Ужасно грустно
С утра узнала, что умер Николай Карлович и весь день об этом думаю. Хоть я и знала, что он болел, но казалось, что с этой болезнью справлялся: год назад мы все за него волновались, он ездил в Израиль лечиться (фоточку мне присылал из клиники в каком-то медицинском бурнусе! я написала, что он похож на Лоуренса Аравийского) и даже был в искусственной коме, но выбрался, и мы с ним снова разговаривали. Вот только недавно с днём рождения поздравлял меня. Мне он казался – частью из-за воспоминаний о том, как я в тульском детстве смотрела по субботам программу Зеркало, частью из-за его собственных рассказов о своей примечательной семье – каким-то былинным ветераном. А теперь смотрю, ему и семидесяти не было, вообще не возраст по нынешним временам!
Ужасно грустно. Он меня как-то привечал: приглашал на Серебряный дождь ещё в совсем начальные мои годы.

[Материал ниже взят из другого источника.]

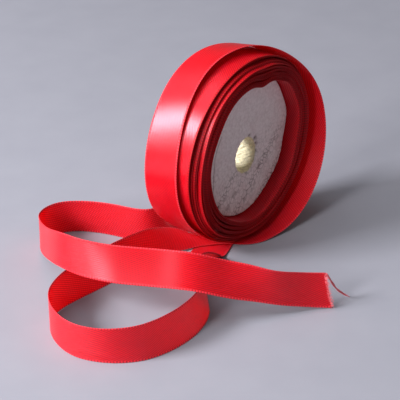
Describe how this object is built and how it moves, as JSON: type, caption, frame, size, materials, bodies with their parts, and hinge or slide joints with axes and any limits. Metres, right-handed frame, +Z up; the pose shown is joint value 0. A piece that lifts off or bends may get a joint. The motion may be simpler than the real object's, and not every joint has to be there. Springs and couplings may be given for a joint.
{
  "type": "ribbon spool",
  "caption": "Narrow satin ribbon wound on a foam disc with a spindle hole, standing on its rim, with its free end unrolled in two loops.",
  "frame": {"origin": "on the table, in the middle of the rectangle that the whole object covers", "axes": "+Z up; +Y along the spool's axis, away from its open face, which looks toward -Y; the unrolled end lies toward -X"},
  "size_m": [0.1256, 0.1026, 0.0688],
  "materials": {
    "foam": "expanded polystyrene bead foam, matt, with bead cells showing",
    "wound_ribbon": "edges of tightly wound satin ribbon, deep red",
    "ribbon": "single-face polyester satin, shiny outside, matt twill inside, woven selvedges",
    "thread": "loose frayed polyester thread"
  },
  "bodies": {
    "unrolled_end": {"outer_turn": "ribbon", "tail_from_roll": "ribbon", "tail_lower_back": "ribbon", "tail_lower_left": "ribbon", "tail_lower_front": "ribbon", "tail_lower_right": "ribbon", "tail_under_roll": "ribbon", "tail_upper_back": "ribbon", "tail_upper_left": "ribbon", "tail_front_band": "ribbon", "tail_cut_end": "ribbon", "loose_thread": "thread"},
    "outer_turns": {"turns_05": "wound_ribbon", "turns_06": "wound_ribbon", "turns_07": "wound_ribbon", "turns_08": "wound_ribbon"},
    "inner_turns": {"foam_core": "foam", "turns_01": "wound_ribbon", "turns_02": "wound_ribbon", "turns_03": "wound_ribbon", "turns_04": "wound_ribbon"}
  },
  "joints": [
    {"name": "spool_turn", "type": "hinge", "parent": "unrolled_end", "child": "outer_turns", "pos_m": [0.0294, 0.0045, 0.03368], "axis": [0, -1, 0], "continuous": true},
    {"name": "core_push", "type": "slide", "parent": "outer_turns", "child": "inner_turns", "axis": [0, 1, 0], "range_m": [-0.003, 0.003]}
  ]
}
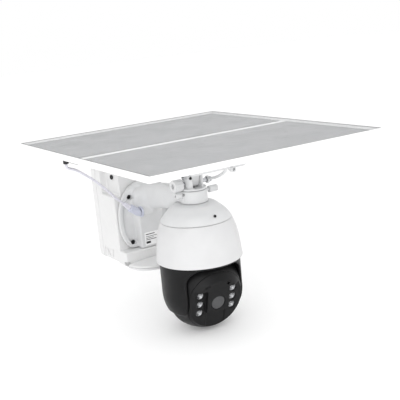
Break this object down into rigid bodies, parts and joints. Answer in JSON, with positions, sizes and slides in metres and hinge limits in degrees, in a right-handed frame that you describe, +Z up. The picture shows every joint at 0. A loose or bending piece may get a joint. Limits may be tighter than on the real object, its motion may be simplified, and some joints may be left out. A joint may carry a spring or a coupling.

Была у меня с ним дискуссия в музее ГУЛАГа – о повторяемости истории, и даже совместное поздравление с новым годом мы с ним записывали – с новым 2020, который лучше бы не наступал вовсе.
В СПЧ мы с ним довольно много общались. Перед самым первым (и злосчастным) заседанием нового созыва, пока мы ждали в приемной перед Александровским залом, он мне называл всех присутствовавших – с краткими, но выразительными характеристиками (ни в ком не ошибся, ни в дурном, ни в хорошем).
В бурный день голуновских протестов нас в АП уговаривали поучаствовать в какой-то мутной, как у них водится, схеме с организацией альтернативного митинга – который, разумеется, разрешат, и там уж точно никого не побьют. По счастью, схематозники эти отвлеклись на ожидание телеобращения Колокольцева (которое состоялось), а мы с Николаем Карловичем, переглянувшись, тихо-тихо вышли из не помню какого кабинета и быстро-быстро побежали вниз по лестнице (помню, как он лихо перепрыгивал через ступеньки), и к подъезду, и вон из этого проклятого дома. Пошли заслуженно обедать в какой-то ближний фудкорт. Он много рассказывал интересного и о своей семье, и о тех, с кем сводила его телевизионная его карьера.
К людям относился базово доброжелательно и сперва предполагал в них хорошее, а потом уж как себя покажут – собственно, легендарная нынче интеллигентность сущностно состоит именно в этом. Но зло добром не признавал никогда, ни при каких обстоятельствах, ни в каком контексте. История интересовала его в человеческом, скажем так, преломлении – в предопределенность, обречённость и эквифинальность он не верил, а в волю духа человеческого верил всегда. Очень, очень грустно. И на похороны приехать не могу. Будьте вы неладны, дураки полоумные, разлучающие нас и сокращающие дни наши.